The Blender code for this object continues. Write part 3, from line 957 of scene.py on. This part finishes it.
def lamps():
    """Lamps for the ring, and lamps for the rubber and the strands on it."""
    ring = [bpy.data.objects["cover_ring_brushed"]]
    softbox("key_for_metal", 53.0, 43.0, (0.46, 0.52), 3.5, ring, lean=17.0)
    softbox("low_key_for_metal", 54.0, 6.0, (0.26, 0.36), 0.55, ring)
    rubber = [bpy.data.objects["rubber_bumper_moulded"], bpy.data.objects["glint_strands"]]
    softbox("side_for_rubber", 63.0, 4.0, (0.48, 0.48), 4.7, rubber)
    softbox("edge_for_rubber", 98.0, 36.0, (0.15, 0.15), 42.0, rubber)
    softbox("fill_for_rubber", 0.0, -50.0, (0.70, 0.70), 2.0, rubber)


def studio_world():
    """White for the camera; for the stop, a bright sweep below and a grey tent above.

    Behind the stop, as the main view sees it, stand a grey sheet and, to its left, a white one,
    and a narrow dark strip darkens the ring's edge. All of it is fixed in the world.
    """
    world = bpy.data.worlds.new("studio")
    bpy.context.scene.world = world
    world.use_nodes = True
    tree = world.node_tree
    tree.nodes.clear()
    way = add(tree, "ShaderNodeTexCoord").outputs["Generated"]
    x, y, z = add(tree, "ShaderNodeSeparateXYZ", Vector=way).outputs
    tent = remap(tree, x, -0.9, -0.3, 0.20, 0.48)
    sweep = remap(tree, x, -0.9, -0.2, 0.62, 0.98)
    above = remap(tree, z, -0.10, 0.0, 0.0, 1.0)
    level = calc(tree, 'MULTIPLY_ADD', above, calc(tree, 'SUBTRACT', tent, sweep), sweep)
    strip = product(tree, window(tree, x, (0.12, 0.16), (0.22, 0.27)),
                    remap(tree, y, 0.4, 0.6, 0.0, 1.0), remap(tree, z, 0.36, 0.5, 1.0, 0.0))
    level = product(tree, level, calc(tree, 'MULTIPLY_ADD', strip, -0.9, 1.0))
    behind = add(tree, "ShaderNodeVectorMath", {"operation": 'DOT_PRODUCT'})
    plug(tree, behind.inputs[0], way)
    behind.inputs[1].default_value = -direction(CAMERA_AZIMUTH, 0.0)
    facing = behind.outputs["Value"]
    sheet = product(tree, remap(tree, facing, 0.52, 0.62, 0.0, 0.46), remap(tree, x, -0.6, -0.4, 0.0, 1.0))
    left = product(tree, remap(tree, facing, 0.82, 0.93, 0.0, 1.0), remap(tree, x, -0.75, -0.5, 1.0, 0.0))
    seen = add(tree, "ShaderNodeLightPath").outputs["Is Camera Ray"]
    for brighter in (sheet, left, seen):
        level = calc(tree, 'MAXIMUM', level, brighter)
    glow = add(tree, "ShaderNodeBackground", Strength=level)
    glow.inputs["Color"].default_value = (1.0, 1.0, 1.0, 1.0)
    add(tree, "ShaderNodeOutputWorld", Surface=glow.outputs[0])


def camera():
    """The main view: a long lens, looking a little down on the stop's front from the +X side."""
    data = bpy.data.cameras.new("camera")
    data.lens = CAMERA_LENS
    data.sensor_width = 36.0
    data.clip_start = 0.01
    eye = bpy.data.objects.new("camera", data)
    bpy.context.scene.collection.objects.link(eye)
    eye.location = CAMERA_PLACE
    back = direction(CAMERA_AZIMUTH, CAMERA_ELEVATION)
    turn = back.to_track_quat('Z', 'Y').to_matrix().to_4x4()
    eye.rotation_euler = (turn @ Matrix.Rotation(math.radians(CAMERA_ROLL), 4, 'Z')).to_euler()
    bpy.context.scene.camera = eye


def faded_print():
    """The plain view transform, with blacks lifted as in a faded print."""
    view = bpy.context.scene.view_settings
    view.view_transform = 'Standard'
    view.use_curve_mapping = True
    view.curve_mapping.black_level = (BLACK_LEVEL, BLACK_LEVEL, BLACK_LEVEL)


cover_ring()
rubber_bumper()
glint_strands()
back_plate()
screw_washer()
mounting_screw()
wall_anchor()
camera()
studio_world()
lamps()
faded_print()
----
**Goal**
From the first line of the data through the line with "grey tent above.", quote each line exactly and add nothing else.

**Reply**
The Blender code for this object continues. Write part 3, from line 957 of scene.py on. This part finishes it.
def lamps():
    """Lamps for the ring, and lamps for the rubber and the strands on it."""
    ring = [bpy.data.objects["cover_ring_brushed"]]
    softbox("key_for_metal", 53.0, 43.0, (0.46, 0.52), 3.5, ring, lean=17.0)
    softbox("low_key_for_metal", 54.0, 6.0, (0.26, 0.36), 0.55, ring)
    rubber = [bpy.data.objects["rubber_bumper_moulded"], bpy.data.objects["glint_strands"]]
    softbox("side_for_rubber", 63.0, 4.0, (0.48, 0.48), 4.7, rubber)
    softbox("edge_for_rubber", 98.0, 36.0, (0.15, 0.15), 42.0, rubber)
    softbox("fill_for_rubber", 0.0, -50.0, (0.70, 0.70), 2.0, rubber)


def studio_world():
    """White for the camera; for the stop, a bright sweep below and a grey tent above.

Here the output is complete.